An Advanced Healthcare Directive allows you to make treatment decisions while you are still capable and relieves your loved ones of the stress and pressure of having to make life-or-death decisions on your behalf.

 

An advanced healthcare directive provides specific instructions to healthcare agents should a range of circumstances arise. For example, if you are in a coma, in a vegetative state unaware of your environment, or terminally ill, the advanced healthcare directive allows your treating physicians to know what measures they should use to treat you. In many cases, people use advanced healthcare directives to let their physicians know that they prefer to die naturally or be kept alive by machines for as long as possible.
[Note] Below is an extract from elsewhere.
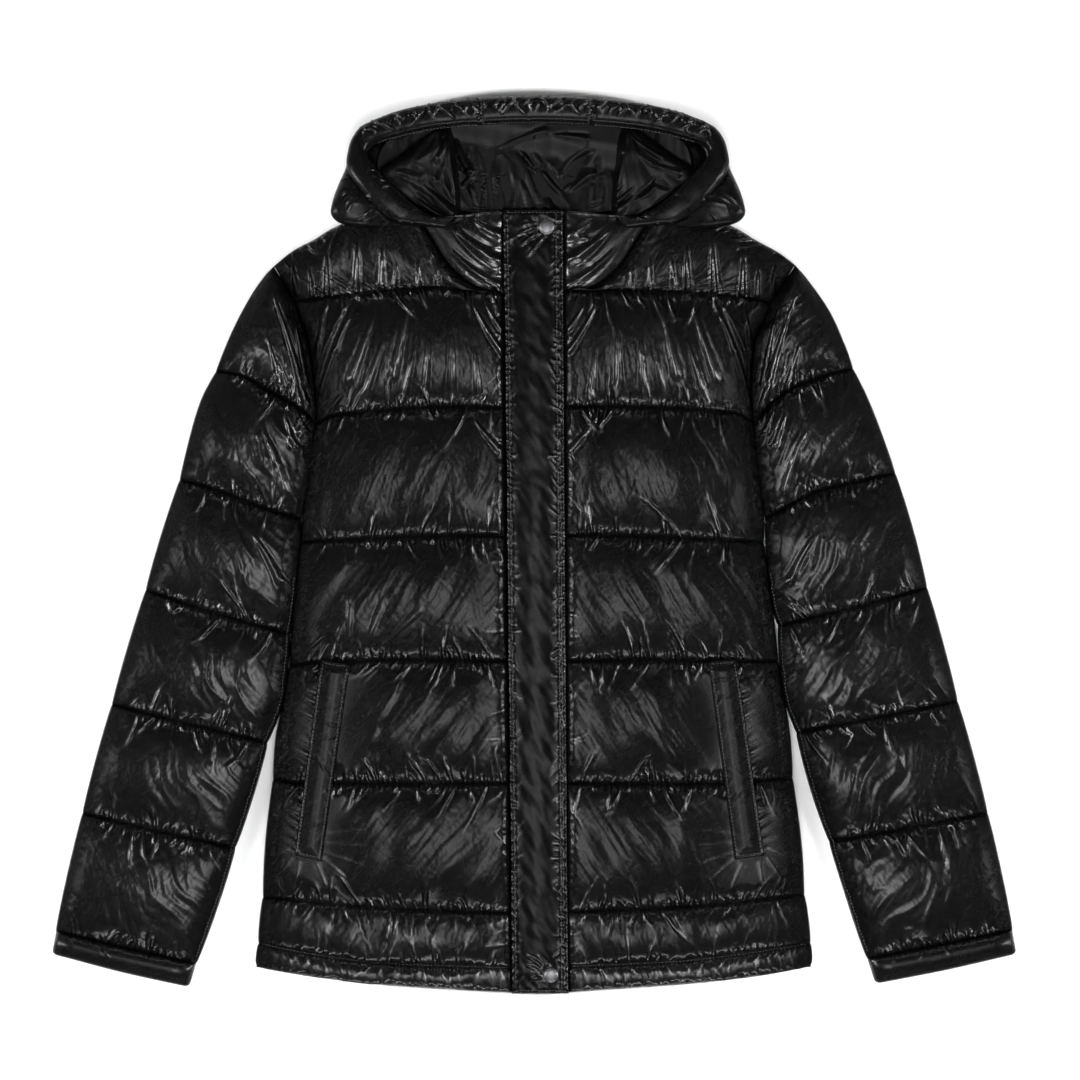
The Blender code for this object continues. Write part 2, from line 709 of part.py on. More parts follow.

A living will or advanced healthcare directive can ensure that your wishes are carried out even when you are unable to express them or express yourself. Many people think that these options are only for the elderly, but even young persons should have one just in case a tragic event occurs.

A power of attorney is a document that grants an individual the right to act as the person’s agent should they become incapacitated. The individual who creates the power of attorney, often called the principal, can dictate the scope of the agent’s authority. For example, the principal can designate one person to deal with one particular issue, like bank accounts or retirement accounts. This is referred to as a specific power of attorney. Alternatively, it grants the agent broad authority to address any issues that may arise in the event of their incapacitation. The latter version is called a general power of attorney.

 

An agent is responsible for maintaining accurate and diligent records of all transactions and decisions made on the principal’s behalf. Types of decisions an agent can make include gifts of money, financial decisions, and filing or defending lawsuits.

Current federal laws require us to pay three types of taxes on a transfer of property: estate tax, generation-skipping transfer tax, and gift tax. An estate tax is a tax when you transfer property at the time of your death. The tax is on your “gross estate.” This includes every asset and interest that a person owns or had an interest in at the time of his or her death.

 

After calculating the gross estate, certain deductions can be made on the “taxable estate.” These deductions include funeral expenses, claims against the estate, administration expenses, contributions to charities, and certain bequests made to surviving spouses. Calculating the amount of inheritance tax owed also requires determining the tentative tax base that applies. The tentative tax base schedule changes each year. Check with the IRS’ website to determine which figure will apply to a particular estate.

 

Georgia does not have an estate tax.